- [DATASET SECTION]
----
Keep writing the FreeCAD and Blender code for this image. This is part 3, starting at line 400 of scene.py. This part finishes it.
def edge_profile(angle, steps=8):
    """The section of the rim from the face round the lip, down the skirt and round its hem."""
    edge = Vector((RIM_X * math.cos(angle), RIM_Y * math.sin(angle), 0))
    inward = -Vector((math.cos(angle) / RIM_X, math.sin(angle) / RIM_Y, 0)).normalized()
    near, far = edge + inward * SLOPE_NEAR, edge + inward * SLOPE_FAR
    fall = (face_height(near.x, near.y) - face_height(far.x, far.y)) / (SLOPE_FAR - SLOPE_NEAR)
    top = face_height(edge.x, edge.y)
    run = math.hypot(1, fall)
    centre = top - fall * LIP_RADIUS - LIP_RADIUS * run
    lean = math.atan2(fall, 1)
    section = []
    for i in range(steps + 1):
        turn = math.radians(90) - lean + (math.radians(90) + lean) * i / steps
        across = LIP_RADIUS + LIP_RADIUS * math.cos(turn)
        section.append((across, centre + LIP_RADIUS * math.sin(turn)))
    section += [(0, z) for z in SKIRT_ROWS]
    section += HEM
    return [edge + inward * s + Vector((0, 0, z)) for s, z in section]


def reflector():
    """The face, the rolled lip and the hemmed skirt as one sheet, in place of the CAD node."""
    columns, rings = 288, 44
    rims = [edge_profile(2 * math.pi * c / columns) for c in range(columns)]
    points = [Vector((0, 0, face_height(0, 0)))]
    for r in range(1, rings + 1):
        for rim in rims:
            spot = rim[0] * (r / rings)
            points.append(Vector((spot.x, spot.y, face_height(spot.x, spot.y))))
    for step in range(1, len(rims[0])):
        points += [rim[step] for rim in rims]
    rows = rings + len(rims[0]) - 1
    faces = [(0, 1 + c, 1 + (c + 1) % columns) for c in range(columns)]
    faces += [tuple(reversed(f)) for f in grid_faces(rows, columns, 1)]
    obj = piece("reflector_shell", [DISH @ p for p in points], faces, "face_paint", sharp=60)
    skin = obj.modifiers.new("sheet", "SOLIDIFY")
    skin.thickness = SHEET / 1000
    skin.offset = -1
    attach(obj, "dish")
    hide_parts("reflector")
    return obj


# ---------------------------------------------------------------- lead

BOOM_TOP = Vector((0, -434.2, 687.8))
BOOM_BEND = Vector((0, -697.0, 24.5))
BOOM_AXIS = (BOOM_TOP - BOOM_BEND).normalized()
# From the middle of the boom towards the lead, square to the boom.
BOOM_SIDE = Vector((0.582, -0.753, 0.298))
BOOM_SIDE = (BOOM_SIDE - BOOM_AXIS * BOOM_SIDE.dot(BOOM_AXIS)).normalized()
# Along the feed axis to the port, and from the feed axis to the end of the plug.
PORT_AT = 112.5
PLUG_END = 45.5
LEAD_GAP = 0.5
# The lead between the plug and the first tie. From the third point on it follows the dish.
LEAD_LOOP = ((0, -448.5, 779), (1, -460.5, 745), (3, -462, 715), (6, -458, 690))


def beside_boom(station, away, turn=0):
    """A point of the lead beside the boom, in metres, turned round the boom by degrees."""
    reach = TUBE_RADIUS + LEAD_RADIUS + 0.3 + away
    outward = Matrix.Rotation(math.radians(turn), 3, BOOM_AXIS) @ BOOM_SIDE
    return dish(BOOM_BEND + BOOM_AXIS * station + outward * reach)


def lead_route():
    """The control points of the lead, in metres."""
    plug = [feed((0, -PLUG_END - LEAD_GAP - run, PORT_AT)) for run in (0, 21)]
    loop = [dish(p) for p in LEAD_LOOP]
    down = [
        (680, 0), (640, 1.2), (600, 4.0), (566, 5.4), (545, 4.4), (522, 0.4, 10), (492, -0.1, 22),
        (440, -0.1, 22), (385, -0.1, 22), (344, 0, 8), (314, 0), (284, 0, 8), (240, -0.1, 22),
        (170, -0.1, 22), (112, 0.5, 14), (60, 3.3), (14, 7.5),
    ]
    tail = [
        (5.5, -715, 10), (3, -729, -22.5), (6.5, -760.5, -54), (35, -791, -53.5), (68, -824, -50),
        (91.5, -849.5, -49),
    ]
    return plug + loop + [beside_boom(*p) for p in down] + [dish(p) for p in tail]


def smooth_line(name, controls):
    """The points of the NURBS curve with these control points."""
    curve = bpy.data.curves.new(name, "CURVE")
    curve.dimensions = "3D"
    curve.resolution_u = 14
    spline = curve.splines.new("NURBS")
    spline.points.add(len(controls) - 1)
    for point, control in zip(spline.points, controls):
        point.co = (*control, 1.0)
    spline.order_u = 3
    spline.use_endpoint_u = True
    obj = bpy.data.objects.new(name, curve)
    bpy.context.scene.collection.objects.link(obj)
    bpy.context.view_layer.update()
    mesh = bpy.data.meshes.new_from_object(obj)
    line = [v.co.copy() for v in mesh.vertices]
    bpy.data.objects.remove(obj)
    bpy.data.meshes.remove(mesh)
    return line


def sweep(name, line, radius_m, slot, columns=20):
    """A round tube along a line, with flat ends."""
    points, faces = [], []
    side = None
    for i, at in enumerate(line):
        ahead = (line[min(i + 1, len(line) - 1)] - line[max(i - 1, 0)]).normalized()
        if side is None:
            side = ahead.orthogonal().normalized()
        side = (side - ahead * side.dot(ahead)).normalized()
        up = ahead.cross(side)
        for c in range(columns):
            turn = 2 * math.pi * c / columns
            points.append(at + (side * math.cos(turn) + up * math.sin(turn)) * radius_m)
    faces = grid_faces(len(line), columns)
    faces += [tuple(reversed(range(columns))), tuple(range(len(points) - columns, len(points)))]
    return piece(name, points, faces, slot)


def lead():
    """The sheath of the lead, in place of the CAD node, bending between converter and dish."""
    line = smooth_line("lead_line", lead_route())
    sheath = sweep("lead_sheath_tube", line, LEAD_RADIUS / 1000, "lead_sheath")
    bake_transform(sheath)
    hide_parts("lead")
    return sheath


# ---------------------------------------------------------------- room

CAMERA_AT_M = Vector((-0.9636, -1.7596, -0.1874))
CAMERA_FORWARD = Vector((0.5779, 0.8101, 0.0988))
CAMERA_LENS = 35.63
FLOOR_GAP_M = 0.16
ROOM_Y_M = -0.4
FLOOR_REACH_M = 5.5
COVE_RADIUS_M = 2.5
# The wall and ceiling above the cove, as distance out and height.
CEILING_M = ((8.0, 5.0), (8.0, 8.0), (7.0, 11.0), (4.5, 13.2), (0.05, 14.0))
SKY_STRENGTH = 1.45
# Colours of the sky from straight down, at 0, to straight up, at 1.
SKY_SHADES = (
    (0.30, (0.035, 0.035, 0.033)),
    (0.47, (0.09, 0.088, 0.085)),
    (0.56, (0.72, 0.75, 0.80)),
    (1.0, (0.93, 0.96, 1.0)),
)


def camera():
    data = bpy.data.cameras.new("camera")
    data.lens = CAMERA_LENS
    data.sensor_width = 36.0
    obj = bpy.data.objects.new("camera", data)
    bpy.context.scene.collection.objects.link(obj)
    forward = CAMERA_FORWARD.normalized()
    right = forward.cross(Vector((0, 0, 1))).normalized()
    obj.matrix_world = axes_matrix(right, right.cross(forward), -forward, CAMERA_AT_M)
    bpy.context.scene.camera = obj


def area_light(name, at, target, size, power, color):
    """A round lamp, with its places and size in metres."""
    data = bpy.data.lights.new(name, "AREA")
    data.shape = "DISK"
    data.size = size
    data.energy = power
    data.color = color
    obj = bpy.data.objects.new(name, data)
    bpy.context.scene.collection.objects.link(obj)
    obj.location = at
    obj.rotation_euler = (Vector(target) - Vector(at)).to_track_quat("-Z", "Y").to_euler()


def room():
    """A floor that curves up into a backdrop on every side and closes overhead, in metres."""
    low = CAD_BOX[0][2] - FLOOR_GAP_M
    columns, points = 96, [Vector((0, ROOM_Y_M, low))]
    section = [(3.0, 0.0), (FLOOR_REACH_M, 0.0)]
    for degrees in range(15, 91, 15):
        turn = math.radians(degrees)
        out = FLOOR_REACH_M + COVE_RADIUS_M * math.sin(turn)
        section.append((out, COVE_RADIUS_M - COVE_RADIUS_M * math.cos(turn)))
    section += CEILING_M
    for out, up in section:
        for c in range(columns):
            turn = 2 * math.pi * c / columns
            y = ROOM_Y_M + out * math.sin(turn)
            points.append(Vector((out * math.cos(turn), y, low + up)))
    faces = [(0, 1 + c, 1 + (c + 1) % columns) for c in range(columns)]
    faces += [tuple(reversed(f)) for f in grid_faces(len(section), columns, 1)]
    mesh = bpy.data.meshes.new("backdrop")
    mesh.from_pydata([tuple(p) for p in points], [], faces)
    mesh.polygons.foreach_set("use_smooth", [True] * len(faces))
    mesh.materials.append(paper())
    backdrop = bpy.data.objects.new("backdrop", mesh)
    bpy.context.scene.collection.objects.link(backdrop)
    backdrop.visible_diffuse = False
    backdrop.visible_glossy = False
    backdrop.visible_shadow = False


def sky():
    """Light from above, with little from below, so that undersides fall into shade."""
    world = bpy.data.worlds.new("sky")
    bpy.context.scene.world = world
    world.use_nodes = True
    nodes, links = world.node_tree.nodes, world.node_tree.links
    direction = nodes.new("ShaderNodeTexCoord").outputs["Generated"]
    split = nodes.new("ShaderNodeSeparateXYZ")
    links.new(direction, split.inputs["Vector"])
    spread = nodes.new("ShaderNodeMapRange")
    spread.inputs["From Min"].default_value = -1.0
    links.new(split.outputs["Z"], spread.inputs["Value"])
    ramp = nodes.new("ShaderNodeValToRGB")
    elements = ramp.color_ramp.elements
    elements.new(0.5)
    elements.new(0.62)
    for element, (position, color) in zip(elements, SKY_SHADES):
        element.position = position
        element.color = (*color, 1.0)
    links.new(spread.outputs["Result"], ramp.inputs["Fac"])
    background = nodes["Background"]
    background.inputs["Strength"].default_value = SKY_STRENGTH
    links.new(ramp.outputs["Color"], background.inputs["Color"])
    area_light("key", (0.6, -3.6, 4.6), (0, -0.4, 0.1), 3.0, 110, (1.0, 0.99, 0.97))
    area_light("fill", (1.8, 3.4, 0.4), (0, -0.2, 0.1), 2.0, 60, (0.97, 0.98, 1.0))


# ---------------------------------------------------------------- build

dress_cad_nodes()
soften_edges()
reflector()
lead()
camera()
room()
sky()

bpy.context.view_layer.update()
----
Look through the data above. Find each line with the string "scene" and copy it.

Keep writing the FreeCAD and Blender code for this image. This is part 3, starting at line 400 of scene.py. This part finishes it.
    bpy.context.scene.collection.objects.link(obj)
    bpy.context.scene.collection.objects.link(obj)
    bpy.context.scene.camera = obj
    bpy.context.scene.collection.objects.link(obj)
    bpy.context.scene.collection.objects.link(backdrop)
    bpy.context.scene.world = world